The uncertainties in glacier surface elevation and velocity changes are critical factors influencing the reliability of our study's findings. In glaciology research, errors in results obtained from remote sensing are typically categorized as relative and absolute errors (Lv et al. 2019; Nolan et al. 2021). However, due to the remote and harsh environments of glaciers, most scholars evaluate the accuracy of their findings using relative or cross-validation methods. Therefore, following precedent, this study assumes that the terrain outside of the glacier areas remains stable (Shean et al. 2020). Then, we computed the mean elevation residual (MD), standard deviation (STDV), and the number of pixels after spatial autocorrelation removal for elevation changes (N) in stable terrain surrounding glaciers to calculate the standard error of the mean (SE). The formula is provided below: (11) $\mathrm{SE}=\mathrm{STDV}/\sqrt{N}$(11) We computed the overall error of glacier surface elevation changes based on the error propagation method. Detailed error information is presented in Table 2. (12) ${\delta }_h=\sqrt{M{D}^2+S{E}^2+{\delta }_P^2}$(12) In the equation, δ_P denotes the penetration depth of NASADEM into ice and snow. NASADEM was derived from data obtained through the SRTM-C band (Nolan et al. 2021). In this study, we performed a penetration depth correction using X-band data acquired concurrently with the C-band data. The detailed errors of glacier surface elevation changes at different time periods are presented in Table 3 of this study.
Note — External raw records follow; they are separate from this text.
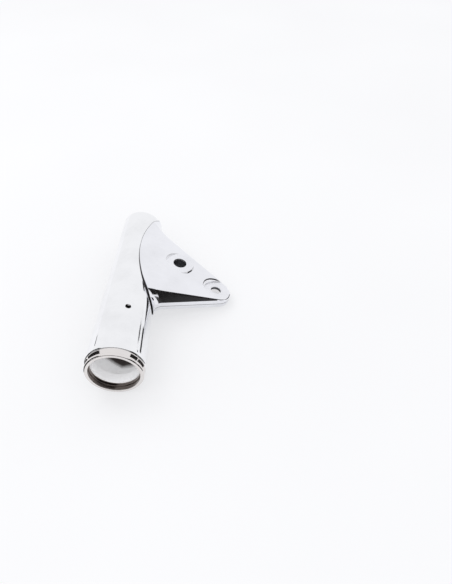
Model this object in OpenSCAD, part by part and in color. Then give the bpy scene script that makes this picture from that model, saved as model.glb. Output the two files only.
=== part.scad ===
// Headlight mounting bracket, left hand: a tapered fork sleeve with a hollow
// pressed ear. The sleeve lies along Y, its lower mouth at y = 0, and the whole
// piece is turned about Y so that the sleeve and the ear tip lie on one floor.

/* [Fork sleeve] */
// outside diameter of the sleeve at its lower end
sleeve_low_d = 51.5; // [46:0.5:58]
// outside diameter of the sleeve at its upper end
sleeve_top_d = 39; // [36:0.5:44]
// length over all, from the lower mouth to the upper end
sleeve_len = 200; // [185:1:220]
// wall thickness of the sleeve
sleeve_wall = 1.5; // [1.2:0.1:2]
// diameter of the locating hole in the sleeve
pin_hole_d = 5.2; // [4:0.1:7]
// distance of the locating hole from the lower mouth
pin_hole_y = 56; // [40:1:70]
// turn of the locating hole from the outer side towards the ear, degrees
pin_hole_turn = 3.5; // [0:0.5:8]

/* [Lower ring] */
// length of the ring that stands out of the sleeve
ring_len = 7.6; // [6:0.2:10]
// outside diameter of the front band of the ring
ring_band_d = 49.6; // [45:0.2:50]
// diameter of the mouth of the ring
ring_mouth_d = 43; // [40:0.2:44]
// diameter of the through hole of the ring
ring_bore_d = 38.6; // [36:0.2:40]
// depth of the stepped seat in the mouth
ring_seat_depth = 6.8; // [5:0.2:8]
// how far the ring reaches up into the sleeve
ring_spigot = 8; // [5:0.5:12]

/* [Ear] */
// sheet thickness of the two ear pressings
ear_sheet = 1; // [0.8:0.1:1.5]
// fall of the outer face of the ear, degrees
ear_fall = 11.2; // [9:0.2:13]
// reach of the headlight hole from the sleeve axis
lamp_hole_x = 82.2; // [76:0.5:90]
// height of the headlight hole above the lower mouth
lamp_hole_y = 115.8; // [108:0.5:124]
// diameter of the headlight hole
lamp_hole_d = 10.2; // [8.2:0.1:11]
// reach of the indicator hole from the sleeve axis
blinker_hole_x = 43; // [40:0.5:46]
// height of the indicator hole above the lower mouth
blinker_hole_y = 135; // [130:0.5:140]
// diameter of the indicator hole
blinker_hole_d = 13; // [10:0.1:14]
// radius of the rounded tip of the ear
tip_r = 13.3; // [12:0.1:15]
// slope of the lower edge of the ear, degrees
low_edge_slope = 16.6; // [12:0.2:20]
// slope of the upper edge of the ear, degrees
top_edge_slope = 38; // [34:0.5:42]
// lean of the lower side wall of the outer pressing, degrees
ear_draft = 26; // [18:1:30]
// lean of the upper side wall of the outer pressing, degrees
top_draft = 14; // [8:1:18]
// rounding from the outer face into the side walls
face_round = 8; // [5:0.5:9]
// level of the line where the side wall starts to lean
lean_level = 6; // [4.4:0.1:6.5]
// level of the joint between the two pressings
joint_level = 1; // [0:0.1:2]
// level of the flat inner side of the ear, below the sleeve axis plane
inner_level = 3.5; // [2.5:0.1:5]
// flare where the lower edge of the ear runs into the sleeve
low_flare = 10; // [6:0.5:12]
// flare where the upper edge of the ear runs into the sleeve
top_flare = 35; // [28:1:38]
// radius of the flat seat around the indicator hole
blinker_pad_r = 13.6; // [11.5:0.1:14]
// radius of the flat seat around the headlight hole
lamp_pad_r = 12.8; // [11:0.1:13]
// wall thickness of the two spacer bushes
bush_wall = 2; // [1.6:0.1:2.5]

/* [Hidden] */
chrome = [0.86, 0.87, 0.89];
steel = [0.62, 0.63, 0.65];
eps = 0.01;
gap = 0.05;
// taper of the sleeve and its outside radius at a height
taper = (sleeve_low_d - sleeve_top_d) / 2 / (sleeve_len - ring_len);
function sleeve_r(y) = sleeve_low_d / 2 - taper * (y - ring_len);
beta = atan(taper);
// centre of the tip rounding, a little off the headlight hole
tip_x = lamp_hole_x + 1.4;
tip_y = lamp_hole_y - 1.8;
// height at which the lower and the upper edge line cross the axis plane
low_y0 = tip_y - tip_r / cos(low_edge_slope) - tip_x * tan(low_edge_slope);
top_y0 = tip_y + tip_r / cos(top_edge_slope) + tip_x * tan(top_edge_slope);
// level of the outer face at a place of the ear
function face_n(x, y) = (sleeve_r(y) + ear_sheet) / cos(ear_fall) - x * tan(ear_fall);
tip_round = 1.5;
lamp_pad_n = face_n(tip_x + tip_r - tip_round, tip_y);
blinker_pad_n = face_n(blinker_hole_x, blinker_hole_y);
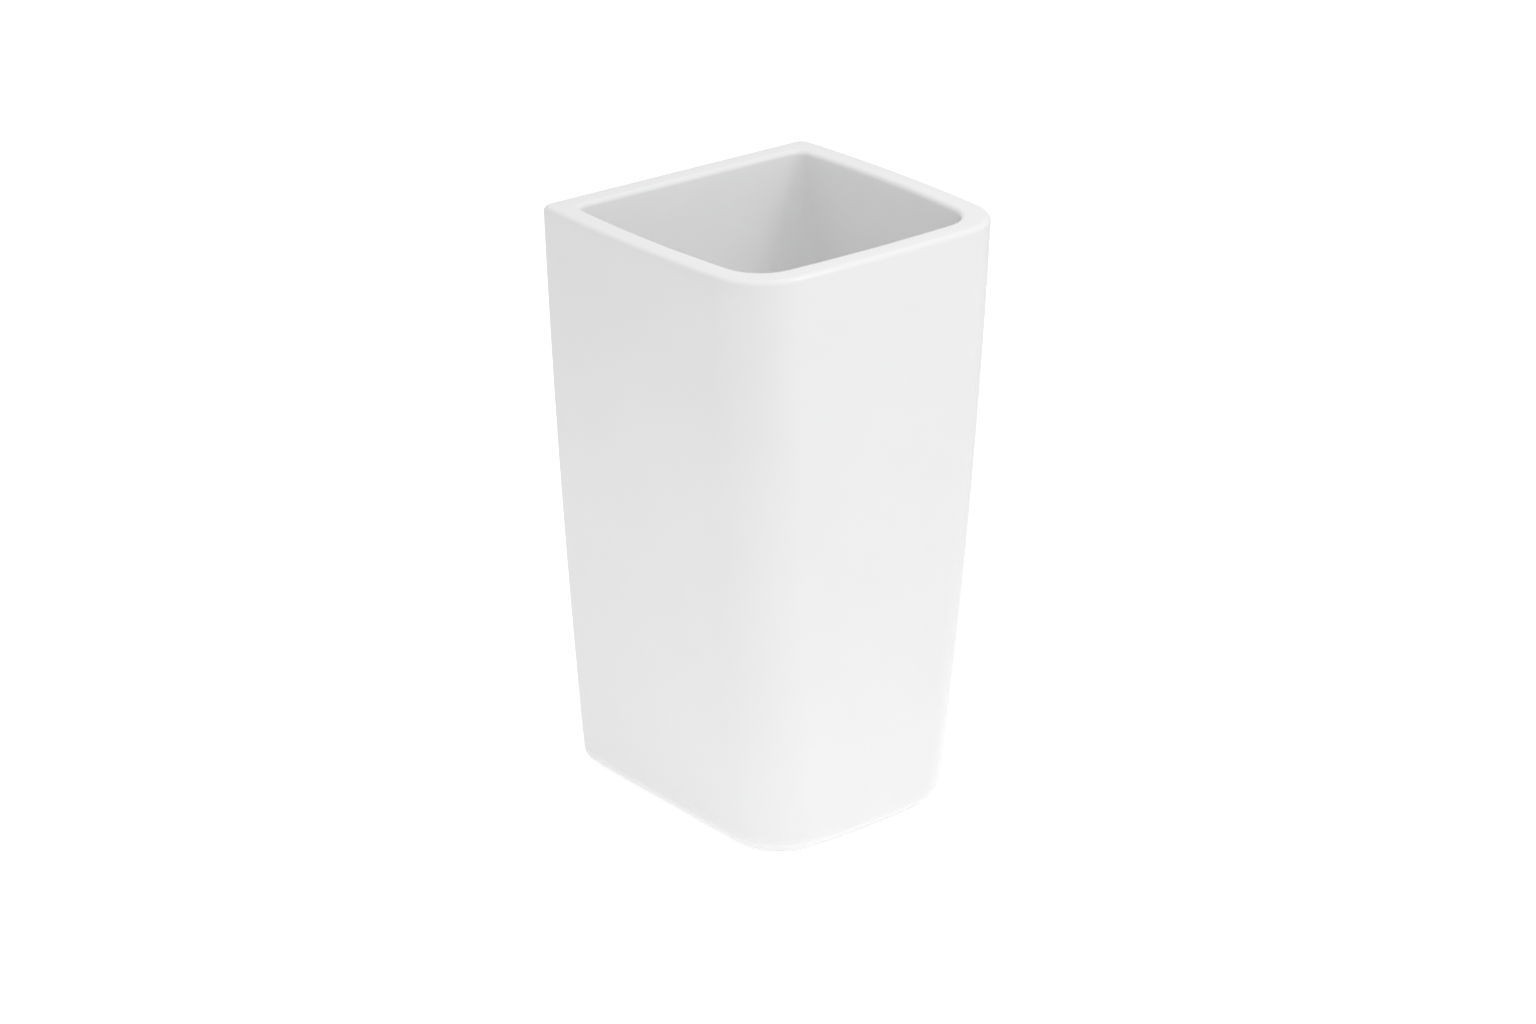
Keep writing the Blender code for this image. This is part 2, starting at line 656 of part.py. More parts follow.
def build_plug():
    """Cap, seal and stem of the plug, open: they hang from an empty on the joint's axis."""
    under = FLANGE_TOP_Z + PLUG_CLEARANCE + PLUG_LIFT
    edge_z = under + (PLUG_HEIGHT - PLUG_FALL) / 2
    boss_low = under - PLUG_BOSS
    socket_r, socket_top = STEM_R + GAP, under - PLUG_SOCKET_TOP
    cap = turned("plug_cap", plug_dome(under) + [
        (PLUG_R, edge_z), (PLUG_UNDER_R, under), (PLUG_BOSS_R, under), (PLUG_BOSS_R, boss_low),
        (socket_r, boss_low), (socket_r, socket_top), (0, socket_top),
    ], "chrome", ROUND, ends="points")
    seal_top = under - GAP
    seal = washer("plug_seal", PLUG_BOSS_R + GAP, PLUG_SEAL_R, seal_top - PLUG_SEAL, seal_top, "rubber")
    head_top = CARTRIDGE_MOUTH_Z
    head_low = head_top - STEM_HEAD
    stem_top = socket_top - GAP
    stem = turned("plug_stem", [
        (0, head_low), (STEM_HEAD_R, head_low), (STEM_HEAD_R, head_top), (STEM_R, head_top),
        (STEM_R, stem_top - STEM_POINT), (STEM_R - STEM_POINT, stem_top), (0, stem_top),
    ], "brass", SMALL_ROUND, ends="points")
    lift = bpy.data.objects.new("plug_axis", None)
    bpy.context.scene.collection.objects.link(lift)
    for piece in (cap, seal, stem):
        piece.parent = lift
    build_spring(CARTRIDGE_FLOOR_Z + GAP, head_low - GAP)


# ---------------------------------------------------------------- trap

def slip_nut(name):
    """Compression nut, open end down at z = 0, with a lip on top that presses the cone."""
    mouth_r, top = SOCKET_R + GAP, SLIP_NUT_HEIGHT
    lip, crown_z = top - SLIP_NUT_LIP, top - SLIP_NUT_CROWN
    flats, crown = nut_rings(SLIP_NUT)
    return turned(name, [
        (mouth_r, 0.0), (crown, 0.0), (flats, NUT_CHAMFER), (flats, crown_z - NUT_CHAMFER), (crown, crown_z),
        (SLIP_NUT_TOP_R, top), (TUBE_HOLE_R, top), (TUBE_HOLE_R, lip), (mouth_r, lip),
    ], "chrome", NUT_ROUND)


def cone_washer(name):
    """Rubber ring, wedge-shaped below, that grips the tube when the nut is tight."""
    return turned(name, [
        (TUBE_HOLE_R, 0.0), (CONE_POINT_R, 0.0), (CONE_R, CONE - CONE_STRAIGHT), (CONE_R, CONE),
        (TUBE_HOLE_R, CONE),
    ], "rubber")


def nut_start(socket_end):
    """Where a slip nut's open end lies when its lip presses the cone on a socket's end."""
    return socket_end + GAP + CONE + GAP - (SLIP_NUT_HEIGHT - SLIP_NUT_LIP)


def build_inlet():
    washer_top = WASTE_END_Z - GAP
    washer_low = washer_top - UNION_WASHER
    washer("union_washer", TUBE_BORE_R, UNION_WASHER_R, washer_low, washer_top, "rubber")
    rim_top = washer_low - GAP
    rim_low = rim_top - TUBE_RIM
    turned("inlet_tube", [
        (TUBE_BORE_R, DIP_END_Z), (TUBE_R, DIP_END_Z), (TUBE_R, rim_low), (TUBE_RIM_R, rim_low),
        (TUBE_RIM_R, rim_top), (TUBE_BORE_R, rim_top),
    ], "chrome")
    build_union_nut(rim_low - GAP)
    cone = cone_washer("inlet_cone")
    cone.location.z = SOCKET_TOP_Z + GAP
    nut = slip_nut("inlet_slip_nut")
    nut.location.z = nut_start(SOCKET_TOP_Z)


def build_union_nut(lip_top):
    """The nut that lifts the inlet tube's rim against the end of the waste."""
    top, low = UNION_NUT_TOP_Z, lip_top - UNION_NUT_LIP
    flats, crown = nut_rings(UNION_NUT)
    turned("union_nut", [
        (WASTE_HOLE_R, top), (UNION_NUT_TOP_R, top), (crown, top - NUT_CHAMFER),
        (flats, top - UNION_NUT_END), (flats, low + UNION_NUT_END), (crown, low + NUT_CHAMFER),
        (UNION_NUT_LOW_R, low), (TUBE_HOLE_R, low), (TUBE_HOLE_R, lip_top), (WASTE_HOLE_R, lip_top),
    ], "chrome", NUT_ROUND)


def drum_dome(radius, top):
    """The drum's top as an ellipse's quarter, from beside the socket out to a radius."""
    width = radius - SOCKET_R
    return [(SOCKET_R + width * sin(turn), top - TRAP_SHOULDER * (1 - cos(turn)))
            for turn in steps(0.0, pi / 2, 4)]


def build_trap_body():
    """Upper half of the bottle: a domed drum with a socket on top and an outlet stub at its side."""
    drum = turned("trap_body", [
        (0, SOCKET_TOP_Z), (SOCKET_R, SOCKET_TOP_Z), *drum_dome(TRAP_R, TRAP_TOP_Z),
        (TRAP_R, TRAP_BOTTOM_Z), (0, TRAP_BOTTOM_Z),
    ], "chrome", ROUND, ends="points")
    stub = turned("outlet_stub_block", [(0, 0.0), (SOCKET_R, 0.0), (SOCKET_R, STUB_END_Y), (0, STUB_END_Y)],
                  None, ROUND, ends="points")
    point_along_y(as_cutter(stub), 0.0, OUTLET_Z)
    above, below = SOCKET_TOP_Z + WARE, TRAP_BOTTOM_Z - WARE
    hollow_r, hollow_top = TRAP_R - TRAP_WALL, TRAP_TOP_Z - TRAP_WALL
    hollow = turned("trap_hollow_cutter", [
        (0, above), (TUBE_HOLE_R, above), (TUBE_HOLE_R, hollow_top), *drum_dome(hollow_r, hollow_top),
        (hollow_r, below), (0, below),
    ], None, ROUND, ends="points")
    way_out = turned("outlet_bore_cutter", [
        (0, STUB_BORE_START), (TUBE_HOLE_R, STUB_BORE_START), (TUBE_HOLE_R, STUB_END_Y + WARE),
        (0, STUB_END_Y + WARE),
    ], None, ROUND, ends="points")
    point_along_y(as_cutter(way_out), 0.0, OUTLET_Z)
    combine(drum, stub, "UNION")
    combine(drum, as_cutter(hollow), "DIFFERENCE")
    combine(drum, way_out, "DIFFERENCE")


def build_cup():
    """Lower half of the bottle: a round cup with a grip, whose neck screws up into the drum."""
    shoulder = TRAP_BOTTOM_Z - CUP_SEAL
    neck_r = TRAP_R - TRAP_WALL - GAP
    neck_top, inner_r = TRAP_BOTTOM_Z + CUP_NECK, neck_r - CUP_WALL
    side_r, floor = CUP_R - CUP_STEP, CUP_BOTTOM_Z + CUP_FLOOR
    edge = [(side_r - CUP_EDGE * (1 - sin(turn)), CUP_BOTTOM_Z + CUP_EDGE * (1 - cos(turn)))
            for turn in steps(0.0, pi / 2, 3)]
    turned("trap_cup", [
        (0, CUP_BOTTOM_Z), *edge, (side_r, CUP_GRIP_Z - CUP_STEP), (CUP_R, CUP_GRIP_Z), (CUP_R, shoulder),
        (neck_r, shoulder), (neck_r, neck_top), (inner_r, neck_top), (inner_r, floor + 2 * CUP_FLOOR),
        (inner_r - CUP_FLOOR, floor), (0, floor),
    ], "chrome", ROUND, ends="points")
    washer("cup_seal", neck_r + GAP, TRAP_R, shoulder + GAP, TRAP_BOTTOM_Z - GAP, "rubber")


def rosette_bell(rise, low, high):
    """Half of the rosette's section: a bell that flares from the pipe to its rim."""
    return [(mix(ROSETTE_NECK_R, ROSETTE_R - rise, sin(turn)), mix(low, high, 1 - cos(turn)))
            for turn in steps(0.0, pi / 2, 4)]


def build_outlet():
    inside = STUB_END_Y - OUTLET_INSERT
    pipe_end = BACK_Y - GAP
    pipe = washer("outlet_pipe", TUBE_BORE_R, TUBE_R, 0.0, pipe_end - inside, "chrome")
    point_along_y(pipe, inside, OUTLET_Z)
    point_along_y(cone_washer("outlet_cone"), STUB_END_Y + GAP, OUTLET_Z)
    point_along_y(slip_nut("outlet_slip_nut"), nut_start(STUB_END_Y), OUTLET_Z)
    sheet, depth = ROSETTE_SHEET, ROSETTE_DEPTH
    front = rosette_bell(2 * sheet, 0.0, depth - sheet)
    back = rosette_bell(3 * sheet, sheet, depth)
    rosette = turned("wall_rosette", [
        (TUBE_HOLE_R, 0.0), *front, (ROSETTE_R, depth - sheet), (ROSETTE_R, depth), *reversed(back),
        (TUBE_HOLE_R, sheet),
    ], "chrome")
    point_along_y(rosette, pipe_end - depth, OUTLET_Z)


clear_scene()
build_basin()
build_waste_body()
build_waste_seals()
build_cartridge()
build_plug()
build_inlet()
build_trap_body()
build_cup()
build_outlet()
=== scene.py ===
from collections import namedtuple
from math import atan2, cos, hypot, pi, radians, sin, sqrt, tan

import bmesh
import bpy
from mathutils import Matrix, Vector


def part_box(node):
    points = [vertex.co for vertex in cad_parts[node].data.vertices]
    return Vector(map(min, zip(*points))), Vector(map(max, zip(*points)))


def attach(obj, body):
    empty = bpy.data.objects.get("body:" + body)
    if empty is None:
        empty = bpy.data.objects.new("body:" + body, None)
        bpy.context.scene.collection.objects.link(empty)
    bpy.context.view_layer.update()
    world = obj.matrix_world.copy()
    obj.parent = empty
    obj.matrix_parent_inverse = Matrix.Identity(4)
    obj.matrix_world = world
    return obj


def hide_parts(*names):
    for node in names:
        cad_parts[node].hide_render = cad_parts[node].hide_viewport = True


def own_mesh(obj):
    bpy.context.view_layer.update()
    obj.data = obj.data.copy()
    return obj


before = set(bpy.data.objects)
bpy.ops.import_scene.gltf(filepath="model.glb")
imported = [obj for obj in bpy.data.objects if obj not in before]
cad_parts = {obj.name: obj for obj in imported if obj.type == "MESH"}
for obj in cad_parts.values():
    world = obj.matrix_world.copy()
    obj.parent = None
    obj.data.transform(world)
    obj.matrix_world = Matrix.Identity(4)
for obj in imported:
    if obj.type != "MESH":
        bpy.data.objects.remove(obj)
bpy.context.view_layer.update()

# ---------------------------------------------------------------- dimensions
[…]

Table 3. Statistics of vertical errors between multisource DEMs.

Item	MD (m)	STDV (m)	N	SE (m)	δP (m)	δh (m)
NASADEM-KH9 DEM	3.95	11.62	575	0.48	3.52	7.50
AW3D30 DEM-NASADEM	−0.12	7.77	411	0.38	3.52	3.91
COP30 DEM-AW3D30 DEM	0.34	5.44	411	0.27	–	0.43
ASTER DEM-COP30 DEM	5.43	23.94	411	1.18	–	5.56

In current research, image cross-correlation and offset tracking are automated methods employed to identify and track glacier surface displacements before and after their occurrence based on optical or SAR data. These methods extract similar features between two image scenes to derive glacier surface velocity, with theoretical observation precision reaching 1/10 of a pixel size. In this study, we employed the same approach as glacier elevation change error assessment to evaluate the uncertainty of the obtained velocity data. Our findings indicate that the errors in daily scale velocity range from 0.05 m/d to 0.59 m/d, while errors at the interannual scale range from 1.01 m/yr to 6.3 m/yr (Figure 7). In addition, to assess the accuracy of surface velocity extracted from the WKG using Landsat OLI imagery, we initially compared it with velocities derived from Sentinel-2 imagery obtained during the same period. We observed a correlation of 0.88 between the two datasets, with a root mean square error of 0.015 (Figure 8). Consequently, we thought that Landsat OLI demonstrates high reliability in capturing glacier surface velocities.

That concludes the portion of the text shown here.